Two-year notes, more sensitive to monetary policy, yielded 2.48 percentage points less than 10-year notes, close to the biggest difference since 2004. The size of the gap signaled investors are pessimistic about the economic outlook. The so- called yield curve may steepen to as much as 3 percentage points, according to Credit Suisse Group AG analysts.

Yields on two-year notes have been 23 basis points higher than the federal-funds target on average this decade. They'll end the year at 1.43 percent, according to the weighted average of forecasts in a Bloomberg survey. Ten-year notes will yield 3.59 percent at year-end, another Bloomberg survey showed.

The U.S. unemployment rate climbed to 6.5 percent in October from 6.1 percent the previous month, the Labor Department reported yesterday. Employers eliminated 240,000 jobs after doing away with 284,000 in September.

Earlier in the week, the Institute for Supply Management's non-manufacturing index, which covers almost 90 percent of the economy, dropped to 44.4 for October, the lowest since records began in 1997, from 50.2 the previous month. The Tempe, Arizona- based group's factory index fell to 38.9, a 26-year low. Readings of 50 are the dividing line between growth and contraction.

`In Trouble'

``The problem now is that the consumer has just completely pulled back,'' said William Larkin, a portfolio manager at Cabot Money Management in Salem, Massachusetts, which manages about $500 million in assets. ``Any consumer-led business will be in trouble until that psychology turns around. People forget that monetary policy is effective; it just takes time.''

Traders increased bets the weak economy will lead the Fed to cut the 1 percent target rate for interbank lending at its next meeting, on Dec. 16. Odds yesterday were 99 percent, compared with 55 percent a week earlier, that policy makers will lower the rate to 0.5 percent. The rest of the bets were for a reduction to 0.25 percent.

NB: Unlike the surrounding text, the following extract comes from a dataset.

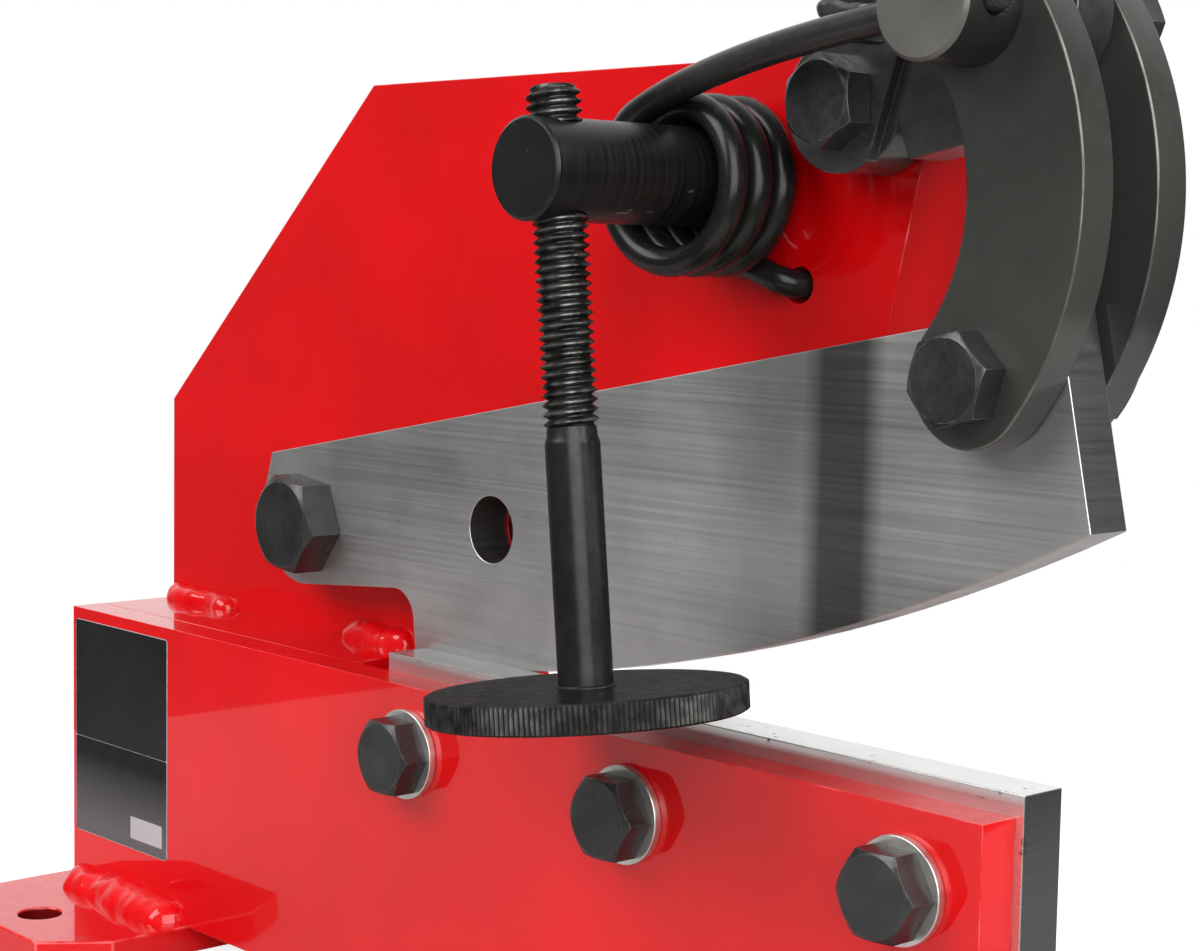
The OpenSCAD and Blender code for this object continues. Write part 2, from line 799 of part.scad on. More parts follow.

The Treasury plans to sell $25 billion in three-year notes on Nov. 10, $20 billion in 10-year notes Nov. 12 and $10 billion in 30-year bonds Nov. 13. U.S. borrowing needs are expected to rise to a record $550 billion in the three months to Dec. 31, the department said Nov. 3.

`Weak Growth'

``From a tactical perspective, the market needs to be cheapened up to take down the supply next week,'' said Robert Tipp, chief investment strategist for fixed income in Newark, New Jersey, at Prudential Investment Management. Still, ``once you get through the refunding, the market represents pretty good value,'' given ``the prospect of weak growth.''

President-elect Barack Obama vowed today that ``immediately after'' taking office he will confront the faltering economy. There's no doubt a recession is under way, said the Stanford University economist who leads the committee that dates economic cycles. ``The evidence is more than compelling,'' Robert Hall, who heads the National Bureau of Economic Research panel, said in an interview. The group is waiting to determine the exact start date.

Goldman Sachs Group Inc. forecast the deepest U.S. recession since 1982, with the economy shrinking 3.5 percent in the fourth quarter and 2 percent in the first quarter.

General Motors Corp., which is seeking federal aid to avoid collapse, said it may not have enough cash to keep operating this year.

Treasury Probe

The Treasury yesterday began reviewing the trading of two- and five-year notes after a scarcity in U.S. government securities triggered by the credit crunch led to a record level of failed transactions. Failures in the repurchase-agreement, or repo, market for borrowing and lending securities rose last month to a record $5.311 trillion, the most since 1990.

The probe aims to identify any improper trading by investors in the 2 percent two-year note due Sept. 30, 2010, and the 3 1/8 percent five-year note due Sept. 30, 2013.